As we felt our time running out, we hopped onto the Piccadilly Line to stop at, naturally, Piccadilly Circus (which always reminds me of “The Catherine Tate Show,” the skit with the easily surprised woman who screams loudly whenever her husband places his teacup quietly on his saucer until she finally complains, “Christ! It’s like Piccadilly Circus in here!”), as no trip to London is compete without visiting this crazy intersection of tangled vehicle, bike, and pedestrian traffic with its iconic curved screen like a giant television set with attention deficit disorder that hugs the northern buildings and that displays constantly changing ads for various businesses, and where you can play a game and try to take a picture of the screen at a moment when McDonalds is NOT represented in the madness.

We also wanted to visit Waterstones, too, a fantastic bookseller over here and whose largest branch, or so they say, is located in Piccadilly Circus, but I have no reason to disbelieve their claim, as they’ve got five whole floors filled with books and a sixth floor with a quite posh cafe very dissimilar from a Starbucks you find in a Barnes and Noble, complete with important looking people with greying hair reading books with glasses resting on the edge of their noses.

It was at Waterstones where we discovered an author called P.G. Wodehouse, heralded by signage as the most hilarious British writer of them all, with all his books with quite colorful jackets displayed nicely on a round table. My mum and I opened up to any old random page in any old random book, and we found ourselves laughing out loud right then and there within a matter of seconds of opening up one of the books. It was really quite remarkable.

When we made it back to our hotel after buying some more souvenirs at Waterstones, I lamented to my mum that I was really bummed that we didn’t quite make it to the top of St. Paul’s and that I couldn’t decide whether I should make a return trip while we were still here before we left or whether I should wait until I return to London another time. She essentially ordered me to go, and I’m so glad that I did.

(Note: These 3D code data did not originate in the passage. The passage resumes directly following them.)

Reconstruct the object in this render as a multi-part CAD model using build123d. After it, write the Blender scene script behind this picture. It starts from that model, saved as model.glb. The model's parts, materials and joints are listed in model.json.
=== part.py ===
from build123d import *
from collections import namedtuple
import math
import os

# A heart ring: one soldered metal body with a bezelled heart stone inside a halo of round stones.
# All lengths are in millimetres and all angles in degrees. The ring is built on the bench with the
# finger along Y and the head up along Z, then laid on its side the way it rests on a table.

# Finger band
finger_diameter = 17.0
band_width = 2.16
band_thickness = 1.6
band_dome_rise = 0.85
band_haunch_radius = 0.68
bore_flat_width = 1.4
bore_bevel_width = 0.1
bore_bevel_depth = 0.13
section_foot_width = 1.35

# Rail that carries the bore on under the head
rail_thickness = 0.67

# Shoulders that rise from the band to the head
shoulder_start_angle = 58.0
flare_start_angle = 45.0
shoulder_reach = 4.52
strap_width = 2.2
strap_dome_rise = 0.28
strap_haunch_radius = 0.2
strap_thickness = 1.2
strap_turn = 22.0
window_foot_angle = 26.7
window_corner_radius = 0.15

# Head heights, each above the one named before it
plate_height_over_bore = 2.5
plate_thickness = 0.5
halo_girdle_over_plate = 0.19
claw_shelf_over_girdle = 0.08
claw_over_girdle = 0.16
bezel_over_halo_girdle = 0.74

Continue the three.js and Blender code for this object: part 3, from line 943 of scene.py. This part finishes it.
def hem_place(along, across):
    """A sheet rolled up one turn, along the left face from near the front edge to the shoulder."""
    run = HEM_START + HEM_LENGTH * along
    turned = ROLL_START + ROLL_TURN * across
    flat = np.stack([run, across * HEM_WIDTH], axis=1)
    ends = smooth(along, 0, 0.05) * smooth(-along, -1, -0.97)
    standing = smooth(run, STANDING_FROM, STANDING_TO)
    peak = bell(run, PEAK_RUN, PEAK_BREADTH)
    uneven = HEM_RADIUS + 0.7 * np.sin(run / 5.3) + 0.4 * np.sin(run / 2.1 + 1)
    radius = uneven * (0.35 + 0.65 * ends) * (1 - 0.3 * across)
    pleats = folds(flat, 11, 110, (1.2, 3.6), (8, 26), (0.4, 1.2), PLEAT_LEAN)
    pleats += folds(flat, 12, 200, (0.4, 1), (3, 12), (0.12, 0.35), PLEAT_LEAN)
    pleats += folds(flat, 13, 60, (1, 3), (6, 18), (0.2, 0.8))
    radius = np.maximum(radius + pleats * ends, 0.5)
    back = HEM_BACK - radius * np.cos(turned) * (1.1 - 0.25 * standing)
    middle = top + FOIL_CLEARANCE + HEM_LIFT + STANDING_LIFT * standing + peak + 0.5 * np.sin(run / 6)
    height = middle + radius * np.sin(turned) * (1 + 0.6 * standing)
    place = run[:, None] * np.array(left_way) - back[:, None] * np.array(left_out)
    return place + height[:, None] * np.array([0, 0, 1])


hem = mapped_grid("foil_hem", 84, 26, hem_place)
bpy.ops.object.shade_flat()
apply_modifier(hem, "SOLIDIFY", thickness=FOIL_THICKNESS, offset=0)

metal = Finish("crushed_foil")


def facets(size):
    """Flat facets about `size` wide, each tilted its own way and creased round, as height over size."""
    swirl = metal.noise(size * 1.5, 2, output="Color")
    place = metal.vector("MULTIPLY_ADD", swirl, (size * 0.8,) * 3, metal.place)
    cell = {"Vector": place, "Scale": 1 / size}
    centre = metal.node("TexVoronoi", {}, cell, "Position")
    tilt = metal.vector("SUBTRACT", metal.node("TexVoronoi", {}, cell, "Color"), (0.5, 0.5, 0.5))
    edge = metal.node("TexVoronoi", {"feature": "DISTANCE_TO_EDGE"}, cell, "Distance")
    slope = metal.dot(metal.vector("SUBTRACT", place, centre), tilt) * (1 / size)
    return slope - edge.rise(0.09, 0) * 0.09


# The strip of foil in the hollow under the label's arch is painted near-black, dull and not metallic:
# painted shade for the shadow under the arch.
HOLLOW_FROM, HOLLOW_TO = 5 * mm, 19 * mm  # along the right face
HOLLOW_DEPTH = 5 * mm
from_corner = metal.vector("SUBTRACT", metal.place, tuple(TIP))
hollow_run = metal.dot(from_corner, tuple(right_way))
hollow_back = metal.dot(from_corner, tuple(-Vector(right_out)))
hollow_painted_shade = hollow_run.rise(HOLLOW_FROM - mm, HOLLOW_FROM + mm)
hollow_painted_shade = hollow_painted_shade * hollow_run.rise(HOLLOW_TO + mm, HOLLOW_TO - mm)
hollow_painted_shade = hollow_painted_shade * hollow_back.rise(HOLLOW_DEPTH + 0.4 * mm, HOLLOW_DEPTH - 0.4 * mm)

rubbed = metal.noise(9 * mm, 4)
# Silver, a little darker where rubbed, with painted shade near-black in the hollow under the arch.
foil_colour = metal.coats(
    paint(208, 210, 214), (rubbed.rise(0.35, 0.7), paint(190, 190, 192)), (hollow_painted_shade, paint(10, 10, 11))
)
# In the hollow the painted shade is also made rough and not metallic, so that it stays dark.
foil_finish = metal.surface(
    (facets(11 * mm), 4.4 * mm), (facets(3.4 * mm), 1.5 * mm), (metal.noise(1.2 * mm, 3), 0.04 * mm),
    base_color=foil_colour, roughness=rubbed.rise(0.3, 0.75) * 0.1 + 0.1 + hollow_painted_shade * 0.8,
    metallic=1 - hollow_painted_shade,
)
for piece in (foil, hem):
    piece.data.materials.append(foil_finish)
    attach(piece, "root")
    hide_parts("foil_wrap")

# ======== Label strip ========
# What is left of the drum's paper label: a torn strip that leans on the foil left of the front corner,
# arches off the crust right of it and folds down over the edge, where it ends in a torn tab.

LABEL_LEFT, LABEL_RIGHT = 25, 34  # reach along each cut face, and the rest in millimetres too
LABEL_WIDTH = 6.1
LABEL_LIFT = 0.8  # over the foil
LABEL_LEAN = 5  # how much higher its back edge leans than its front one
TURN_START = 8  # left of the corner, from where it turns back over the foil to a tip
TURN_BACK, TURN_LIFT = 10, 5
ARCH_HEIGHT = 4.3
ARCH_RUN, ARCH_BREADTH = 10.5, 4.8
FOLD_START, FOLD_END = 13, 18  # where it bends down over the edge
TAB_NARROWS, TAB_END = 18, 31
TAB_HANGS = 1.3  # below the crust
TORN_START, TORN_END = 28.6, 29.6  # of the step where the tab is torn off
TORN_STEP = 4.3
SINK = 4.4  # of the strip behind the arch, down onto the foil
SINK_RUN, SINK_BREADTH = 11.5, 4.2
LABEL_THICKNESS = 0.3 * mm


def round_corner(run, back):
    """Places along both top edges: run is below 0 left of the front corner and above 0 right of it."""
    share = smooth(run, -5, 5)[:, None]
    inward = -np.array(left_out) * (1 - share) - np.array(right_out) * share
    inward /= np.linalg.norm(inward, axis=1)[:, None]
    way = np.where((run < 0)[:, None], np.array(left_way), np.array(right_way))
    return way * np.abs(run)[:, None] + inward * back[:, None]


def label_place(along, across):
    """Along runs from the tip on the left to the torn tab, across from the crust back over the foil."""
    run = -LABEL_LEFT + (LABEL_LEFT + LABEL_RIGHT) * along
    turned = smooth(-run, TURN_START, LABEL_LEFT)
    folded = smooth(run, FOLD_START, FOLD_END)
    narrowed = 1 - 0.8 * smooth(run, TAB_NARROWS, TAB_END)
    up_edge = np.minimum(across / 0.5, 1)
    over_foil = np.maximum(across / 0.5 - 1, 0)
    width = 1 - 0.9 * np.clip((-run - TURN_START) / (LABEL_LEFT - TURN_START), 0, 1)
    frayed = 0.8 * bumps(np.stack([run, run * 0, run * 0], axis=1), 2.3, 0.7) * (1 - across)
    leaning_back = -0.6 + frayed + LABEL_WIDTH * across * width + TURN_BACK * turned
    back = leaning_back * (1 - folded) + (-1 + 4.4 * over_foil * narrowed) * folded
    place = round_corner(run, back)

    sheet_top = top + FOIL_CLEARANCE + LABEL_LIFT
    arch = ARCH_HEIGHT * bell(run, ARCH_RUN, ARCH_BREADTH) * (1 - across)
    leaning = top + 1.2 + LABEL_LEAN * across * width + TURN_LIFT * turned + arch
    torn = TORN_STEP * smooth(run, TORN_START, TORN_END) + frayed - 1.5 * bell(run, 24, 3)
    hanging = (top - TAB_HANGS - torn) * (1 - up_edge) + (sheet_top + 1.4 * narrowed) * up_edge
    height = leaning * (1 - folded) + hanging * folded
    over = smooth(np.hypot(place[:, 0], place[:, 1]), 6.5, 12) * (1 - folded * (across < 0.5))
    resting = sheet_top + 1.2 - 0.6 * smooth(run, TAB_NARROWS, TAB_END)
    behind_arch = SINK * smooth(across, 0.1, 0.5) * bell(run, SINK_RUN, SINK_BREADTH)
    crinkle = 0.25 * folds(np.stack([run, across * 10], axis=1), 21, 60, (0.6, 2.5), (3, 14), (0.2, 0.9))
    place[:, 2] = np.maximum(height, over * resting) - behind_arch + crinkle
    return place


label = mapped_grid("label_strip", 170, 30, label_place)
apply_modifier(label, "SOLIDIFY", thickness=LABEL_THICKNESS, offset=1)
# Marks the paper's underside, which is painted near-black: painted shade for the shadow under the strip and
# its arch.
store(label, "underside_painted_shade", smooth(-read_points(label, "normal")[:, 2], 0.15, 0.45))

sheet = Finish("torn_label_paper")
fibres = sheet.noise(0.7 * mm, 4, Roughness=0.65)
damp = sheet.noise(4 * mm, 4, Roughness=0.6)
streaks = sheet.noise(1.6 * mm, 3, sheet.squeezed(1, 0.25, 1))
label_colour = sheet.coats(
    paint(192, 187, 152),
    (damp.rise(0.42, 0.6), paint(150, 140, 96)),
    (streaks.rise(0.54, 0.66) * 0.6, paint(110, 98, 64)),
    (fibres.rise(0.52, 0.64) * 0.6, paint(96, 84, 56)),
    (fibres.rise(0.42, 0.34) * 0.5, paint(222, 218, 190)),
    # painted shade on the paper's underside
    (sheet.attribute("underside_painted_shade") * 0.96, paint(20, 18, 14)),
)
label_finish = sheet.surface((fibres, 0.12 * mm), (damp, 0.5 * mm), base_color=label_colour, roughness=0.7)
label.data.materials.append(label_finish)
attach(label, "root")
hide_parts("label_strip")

The following morning, I returned to St. Paul’s all on my own (and THAT was really fun, traveling about London all by myself) re-entered the cathedral, took a moment to marvel at the large dome, and then made my way straight up the stairs to the Whispering Gallery.

It’s called the Whispering Gallery because of some phenomenally awesome acoustics. The gallery itself is about a third of the way from the bottom of the cathedral floor to the top of the Golden Gallery, and it is a kind of five foot ledge with a stone seating area that runs around the entire circumference of the main rotunda, all enclosed by a dark metal barrier of iron bars about five feet tall. If you are on one side of the gallery and a friend (or a stranger, I suppose) who is on the exact opposite side whispers into the wall, you’ll be able to hear the whisper even though you’re separated by a 100 foot diameter. I didn’t get to try it myself, but others did, and if you place your ear close to the wall, you’ll hear all these ghostly whispers entertaining your ears.

Needless to say, of course, being a third of the way up towards the top of St. Paul’s, my fear of heights again triggered weak knees, but not nearly debilitating like at the 1666 Monument where there was only a foot or two of space for walking. Whenever I’m confronted with great heights I always experience these awful intrusive thoughts where I fear I might lose control of my conscience at any moment and throw myself over the edge at any second, and the sheer drop alone is just so staggeringly scary, it’s difficult to control these thoughts. Still, it was a breathtaking view of the cathedral floor below, and the gallery gave you a chance to have a closer look at the gorgeous monochrome paintings of moments from St. Paul’s life.

Following the Whispering Gallery and following a trek up some winding, metal staircases and through cramped corridors wide enough for non-obese people, you reach the Stone Gallery, which is outside in the open air and provides some nice views of the city, but is only about two-thirds of the way to the top, and isn’t nearly as exciting as the Golden Gallery, by way of some more winding, metal staircases and through more cramped corridors wide enough for non-obese people.

It is at the Golden Gallery where you can experience the finest views of the city, finer than the 1666 Monument and certainly finer than the London Eye.

(By the way, do it in this order: London Eye [or skip that altogether {no, really… just skip that altogether}]; the 1666 Monument [certainly don’t skip this]; and then the climb up St. Paul’s Cathedral [absolutely don’t skip this, even if you have to come back the next day because they had to close the cathedral early].)

But seriously and honestly!

What! A! View!

It was rather appropriate, doing this towards the end of our time here in London, as the views of the entire city (wind in your hair and everything) just made me fall in love with the city all over again.

The greatest city in the world! Seen from an incredible and irreplaceable vantage! And it was during the off season so the balcony wasn’t crowded with people! And the extreme height didn’t trigger my fear of heights because the great, lead dome obscured any immediate and sheer drops!

All you could see was London! As far as the eye could see! A seemingly never ending, restless ocean or vast mountain range of buildings! Old and new! Glass and stone! Metal and mortar! Side by side!

With people from all over the world! Speaking all types of languages! Practicing all types of beliefs!

This is my city, and I want it! I will live here some day. That is now a certainty.

I love this city unlike anything else or anyone else I’ve loved before. It’s really quite remarkable.

And so, there it is. At this point I’ve got just about a day and a half to catch you up on a trip that I will treasure forever. I’m finishing writing this with a little under an hour to go before we land back in Minneapolis.

And I’m already planning my return, not as a visitor, but as a resident.

I’m not sure when it will happen, but hopefully and boldly much sooner rather than later.